Joking, he thanked them for highlighting the need for the LGBT group’s work.
He added that even though the obstacles may seem ‘insurmountable’, men and women can achieve ‘remarkable things’ when they work together.
The conference saw the official launch of Stonewall’s latest School Report, which showed that more than half of gay pupils aged between 11 and 18 are bullied at school because of their sexuality.
Gay MP and shadow education secretary Stephen Twigg said despite ‘remarkable progress’ in LGBT rights, the challenge of tackling homophobic bullying in UK schools is ‘enormous’.
Speaking at the Education for All conference, Twigg said: ‘Every school and every college should be a safe environment for all of those both learning and working in those schools and colleges – spaces for young people to develop as individuals and places where we can celebrate diversity and different cultures both here and around the world.
‘We know that that vision is not one that is fulfilled for all young people and children. This report highlights it very powerfully and in real detail.’
The survey of more than 1,600 pupils also showed that 56% of lesbian, gay or bisexual students have tried to deliberately harm themselves, including cutting and burning themselves.
Two in five gay youngsters bullied at school have attempted or thought about suicide as a result.
Twigg called the figure ‘very, very shocking’.
He said: ‘I remember back in the 80s a similar piece of work was conducted and the statistic on young people considering suicide was exactly the same then.
‘I think it is a sobering reminder that the challenge is still enormous.’
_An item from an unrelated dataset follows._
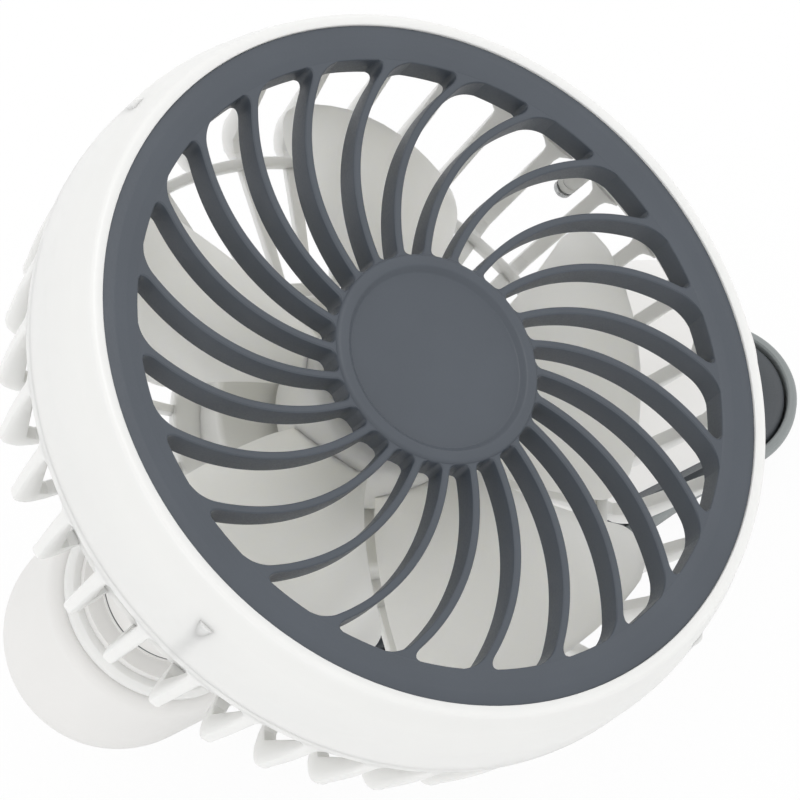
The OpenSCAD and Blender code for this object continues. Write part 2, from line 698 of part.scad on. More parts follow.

However, Twigg celebrated the ‘real progress’ made since he was a pupil in the 1980s, saying youngsters are now much more able to be out at school.
As well as praising the work of gay rights groups such as Stonewall, he pointed to the influence of the media, calling it a ‘powerful beacon’ for exposing discrimination.
BBC director general Mark Thompson, who will be stepping down from the post in September, told the conference that the broadcaster had a ‘duty’ to portray lesbian, gay and bisexuals with ‘fairness and conviction’.
He said: ‘We have an obligation to serve every section of society fairly and impartially. When we fail to do so, the public quite rightly holds us to account. In the case of gays and lesbians, that certainly means pressure from groups like Stonewall.’
He added: ‘A broader sense of justice and fairness is more prevalent today in the UK than ever before.
‘In the context of education, that this broader sense of justice is particularly true of younger audiences.
‘I’m not suggesting that issues of homophobia, of bullying or ignorance about sexuality does not exist amongst the young, they certainly do to a troubling extent, but when we talk to youngsters the majority are particularly sensitive to anything which looks like less than fair and equal treatment of any minority.’
He assures the audience that the BBC will continue this mission in the future, but admitted it was still a ‘work in progress’.
He said: ‘We need to go further if we are to reflect the lives, attitudes and talents of the UK’s lesbian, gay, bisexual and transgender community.
‘At the end of 2012 we will take a systematic approach to see how much progress we have made.’